-- Start --

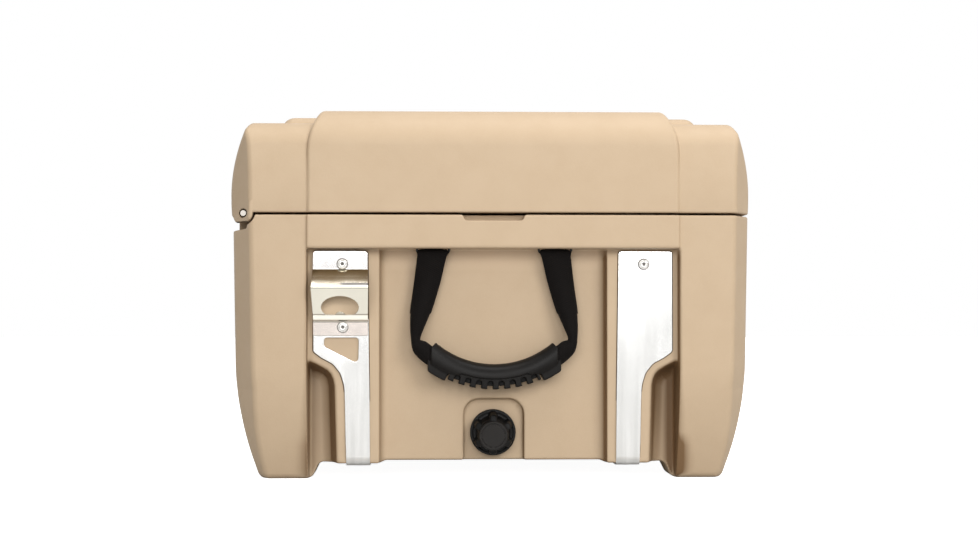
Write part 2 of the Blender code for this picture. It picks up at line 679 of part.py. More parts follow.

-- End --
-- Start --

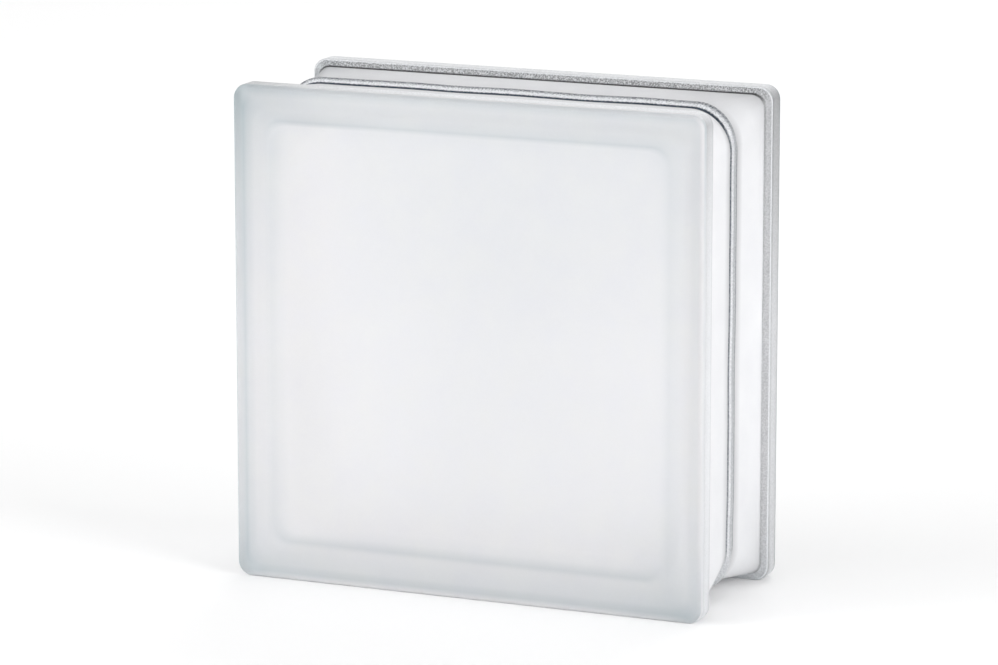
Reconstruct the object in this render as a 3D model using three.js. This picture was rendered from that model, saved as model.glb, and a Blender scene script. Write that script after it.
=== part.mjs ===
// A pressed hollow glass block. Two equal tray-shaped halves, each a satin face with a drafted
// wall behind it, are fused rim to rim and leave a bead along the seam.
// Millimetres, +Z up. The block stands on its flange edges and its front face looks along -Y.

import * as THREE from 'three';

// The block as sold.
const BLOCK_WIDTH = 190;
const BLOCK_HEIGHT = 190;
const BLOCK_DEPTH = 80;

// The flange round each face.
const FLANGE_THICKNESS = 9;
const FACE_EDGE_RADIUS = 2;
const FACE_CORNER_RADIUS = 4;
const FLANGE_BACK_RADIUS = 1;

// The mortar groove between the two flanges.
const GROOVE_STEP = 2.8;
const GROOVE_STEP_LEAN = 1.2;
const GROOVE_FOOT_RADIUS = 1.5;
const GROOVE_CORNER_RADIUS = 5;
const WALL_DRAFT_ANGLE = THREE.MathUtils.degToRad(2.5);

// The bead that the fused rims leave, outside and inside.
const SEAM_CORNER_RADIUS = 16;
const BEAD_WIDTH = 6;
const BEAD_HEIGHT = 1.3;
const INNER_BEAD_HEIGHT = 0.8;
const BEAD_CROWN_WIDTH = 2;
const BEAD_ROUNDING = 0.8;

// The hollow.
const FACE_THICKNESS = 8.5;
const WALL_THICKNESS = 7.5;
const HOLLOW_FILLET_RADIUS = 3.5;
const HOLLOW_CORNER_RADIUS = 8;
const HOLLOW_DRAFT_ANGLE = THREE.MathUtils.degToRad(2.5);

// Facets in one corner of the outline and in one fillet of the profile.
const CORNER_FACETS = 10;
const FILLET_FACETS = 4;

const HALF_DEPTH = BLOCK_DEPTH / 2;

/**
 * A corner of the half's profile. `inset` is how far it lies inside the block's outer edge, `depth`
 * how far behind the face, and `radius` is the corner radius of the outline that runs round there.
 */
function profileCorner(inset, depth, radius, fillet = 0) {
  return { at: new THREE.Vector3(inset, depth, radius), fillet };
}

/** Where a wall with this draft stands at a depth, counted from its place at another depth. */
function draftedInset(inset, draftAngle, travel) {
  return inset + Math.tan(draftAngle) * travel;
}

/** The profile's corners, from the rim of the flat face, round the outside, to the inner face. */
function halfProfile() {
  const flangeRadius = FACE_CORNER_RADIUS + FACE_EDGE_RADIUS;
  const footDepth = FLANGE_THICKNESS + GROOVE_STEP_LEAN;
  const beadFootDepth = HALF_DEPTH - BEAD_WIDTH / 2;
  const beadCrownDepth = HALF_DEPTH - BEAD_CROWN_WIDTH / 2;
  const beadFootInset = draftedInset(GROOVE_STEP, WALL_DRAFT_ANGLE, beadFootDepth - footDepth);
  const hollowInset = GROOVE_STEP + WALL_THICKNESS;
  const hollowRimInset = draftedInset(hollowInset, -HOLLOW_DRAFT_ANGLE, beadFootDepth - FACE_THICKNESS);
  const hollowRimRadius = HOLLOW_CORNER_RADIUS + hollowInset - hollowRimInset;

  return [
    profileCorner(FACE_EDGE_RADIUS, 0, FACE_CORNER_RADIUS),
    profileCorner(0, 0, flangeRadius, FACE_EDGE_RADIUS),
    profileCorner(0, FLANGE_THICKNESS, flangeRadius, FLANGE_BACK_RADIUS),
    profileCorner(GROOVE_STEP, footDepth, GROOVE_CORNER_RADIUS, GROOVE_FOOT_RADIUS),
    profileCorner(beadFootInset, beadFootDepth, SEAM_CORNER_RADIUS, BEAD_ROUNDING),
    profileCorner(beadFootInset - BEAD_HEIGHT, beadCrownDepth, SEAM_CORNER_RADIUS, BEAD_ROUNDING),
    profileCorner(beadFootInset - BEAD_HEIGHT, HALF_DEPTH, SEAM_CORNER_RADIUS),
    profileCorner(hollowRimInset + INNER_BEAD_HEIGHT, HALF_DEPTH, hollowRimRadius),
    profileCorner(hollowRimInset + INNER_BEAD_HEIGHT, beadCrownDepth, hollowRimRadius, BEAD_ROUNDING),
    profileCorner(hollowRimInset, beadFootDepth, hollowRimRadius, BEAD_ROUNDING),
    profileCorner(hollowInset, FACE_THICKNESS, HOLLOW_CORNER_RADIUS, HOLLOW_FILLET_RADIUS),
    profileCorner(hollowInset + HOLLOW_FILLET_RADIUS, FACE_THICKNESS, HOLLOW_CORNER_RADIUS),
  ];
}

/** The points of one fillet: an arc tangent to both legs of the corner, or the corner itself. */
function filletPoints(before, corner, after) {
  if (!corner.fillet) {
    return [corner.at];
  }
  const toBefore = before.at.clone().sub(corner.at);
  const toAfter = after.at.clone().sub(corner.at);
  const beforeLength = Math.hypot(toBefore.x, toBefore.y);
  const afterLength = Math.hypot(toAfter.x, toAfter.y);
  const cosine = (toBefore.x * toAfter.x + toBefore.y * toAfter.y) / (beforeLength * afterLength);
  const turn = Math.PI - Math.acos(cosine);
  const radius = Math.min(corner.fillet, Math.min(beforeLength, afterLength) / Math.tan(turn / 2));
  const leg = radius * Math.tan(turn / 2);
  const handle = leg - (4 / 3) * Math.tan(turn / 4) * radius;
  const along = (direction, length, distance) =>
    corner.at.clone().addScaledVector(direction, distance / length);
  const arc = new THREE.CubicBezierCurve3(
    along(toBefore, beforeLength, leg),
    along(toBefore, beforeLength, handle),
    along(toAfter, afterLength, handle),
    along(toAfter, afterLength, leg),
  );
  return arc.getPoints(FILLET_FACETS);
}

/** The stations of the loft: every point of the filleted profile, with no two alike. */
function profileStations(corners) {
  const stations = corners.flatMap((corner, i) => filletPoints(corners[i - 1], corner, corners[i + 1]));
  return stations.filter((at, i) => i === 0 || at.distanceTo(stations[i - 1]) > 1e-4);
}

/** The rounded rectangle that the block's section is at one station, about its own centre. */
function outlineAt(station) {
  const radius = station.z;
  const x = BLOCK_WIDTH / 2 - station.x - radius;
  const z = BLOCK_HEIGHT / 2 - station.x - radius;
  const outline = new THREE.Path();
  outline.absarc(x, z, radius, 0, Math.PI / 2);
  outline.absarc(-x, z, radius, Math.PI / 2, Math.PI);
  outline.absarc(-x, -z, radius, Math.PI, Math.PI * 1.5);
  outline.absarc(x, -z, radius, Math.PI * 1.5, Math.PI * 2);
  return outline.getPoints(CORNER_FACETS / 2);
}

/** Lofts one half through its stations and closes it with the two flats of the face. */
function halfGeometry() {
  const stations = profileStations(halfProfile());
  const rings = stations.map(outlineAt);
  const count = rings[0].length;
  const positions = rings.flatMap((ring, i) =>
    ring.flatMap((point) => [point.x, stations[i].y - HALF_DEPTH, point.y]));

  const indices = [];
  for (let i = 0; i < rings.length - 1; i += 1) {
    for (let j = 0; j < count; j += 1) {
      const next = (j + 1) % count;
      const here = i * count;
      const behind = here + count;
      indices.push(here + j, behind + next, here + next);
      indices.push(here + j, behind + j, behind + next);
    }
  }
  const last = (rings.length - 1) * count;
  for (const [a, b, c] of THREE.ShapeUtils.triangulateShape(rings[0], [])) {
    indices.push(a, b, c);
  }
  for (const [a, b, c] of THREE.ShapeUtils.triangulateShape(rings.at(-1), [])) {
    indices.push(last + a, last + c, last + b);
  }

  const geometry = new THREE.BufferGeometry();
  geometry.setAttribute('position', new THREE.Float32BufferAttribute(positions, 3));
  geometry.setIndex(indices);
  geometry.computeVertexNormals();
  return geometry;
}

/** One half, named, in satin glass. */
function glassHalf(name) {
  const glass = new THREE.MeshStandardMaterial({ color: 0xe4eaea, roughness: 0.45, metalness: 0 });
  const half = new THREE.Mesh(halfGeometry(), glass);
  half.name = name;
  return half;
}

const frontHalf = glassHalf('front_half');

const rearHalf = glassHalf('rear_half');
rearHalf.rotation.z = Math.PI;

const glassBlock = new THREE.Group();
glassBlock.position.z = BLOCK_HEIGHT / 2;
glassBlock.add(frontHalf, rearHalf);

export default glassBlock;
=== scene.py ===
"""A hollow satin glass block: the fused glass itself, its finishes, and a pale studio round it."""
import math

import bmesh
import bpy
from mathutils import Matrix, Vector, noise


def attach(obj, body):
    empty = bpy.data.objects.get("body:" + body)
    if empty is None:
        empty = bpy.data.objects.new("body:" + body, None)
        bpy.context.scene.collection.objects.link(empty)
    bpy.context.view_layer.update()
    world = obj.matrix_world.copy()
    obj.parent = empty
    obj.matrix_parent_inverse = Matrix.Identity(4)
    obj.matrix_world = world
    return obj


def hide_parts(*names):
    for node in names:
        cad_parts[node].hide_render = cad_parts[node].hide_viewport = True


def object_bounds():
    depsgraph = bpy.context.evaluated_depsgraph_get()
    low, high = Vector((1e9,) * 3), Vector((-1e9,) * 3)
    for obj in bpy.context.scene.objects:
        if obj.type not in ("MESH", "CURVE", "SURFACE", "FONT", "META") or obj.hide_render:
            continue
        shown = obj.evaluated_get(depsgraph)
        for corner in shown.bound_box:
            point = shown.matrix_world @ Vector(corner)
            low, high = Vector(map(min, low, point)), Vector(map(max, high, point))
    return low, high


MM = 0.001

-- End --

Write out again only the lines from the line containing "const glassBlock = new THREE.Group();" through the line containing "Vector(map(max, high, point))", both included, exactly as they are.

Expected output:
const glassBlock = new THREE.Group();
glassBlock.position.z = BLOCK_HEIGHT / 2;
glassBlock.add(frontHalf, rearHalf);

export default glassBlock;
=== scene.py ===
"""A hollow satin glass block: the fused glass itself, its finishes, and a pale studio round it."""
import math

import bmesh
import bpy
from mathutils import Matrix, Vector, noise


def attach(obj, body):
    empty = bpy.data.objects.get("body:" + body)
    if empty is None:
        empty = bpy.data.objects.new("body:" + body, None)
        bpy.context.scene.collection.objects.link(empty)
    bpy.context.view_layer.update()
    world = obj.matrix_world.copy()
    obj.parent = empty
    obj.matrix_parent_inverse = Matrix.Identity(4)
    obj.matrix_world = world
    return obj


def hide_parts(*names):
    for node in names:
        cad_parts[node].hide_render = cad_parts[node].hide_viewport = True


def object_bounds():
    depsgraph = bpy.context.evaluated_depsgraph_get()
    low, high = Vector((1e9,) * 3), Vector((-1e9,) * 3)
    for obj in bpy.context.scene.objects:
        if obj.type not in ("MESH", "CURVE", "SURFACE", "FONT", "META") or obj.hide_render:
            continue
        shown = obj.evaluated_get(depsgraph)
        for corner in shown.bound_box:
            point = shown.matrix_world @ Vector(corner)
            low, high = Vector(map(min, low, point)), Vector(map(max, high, point))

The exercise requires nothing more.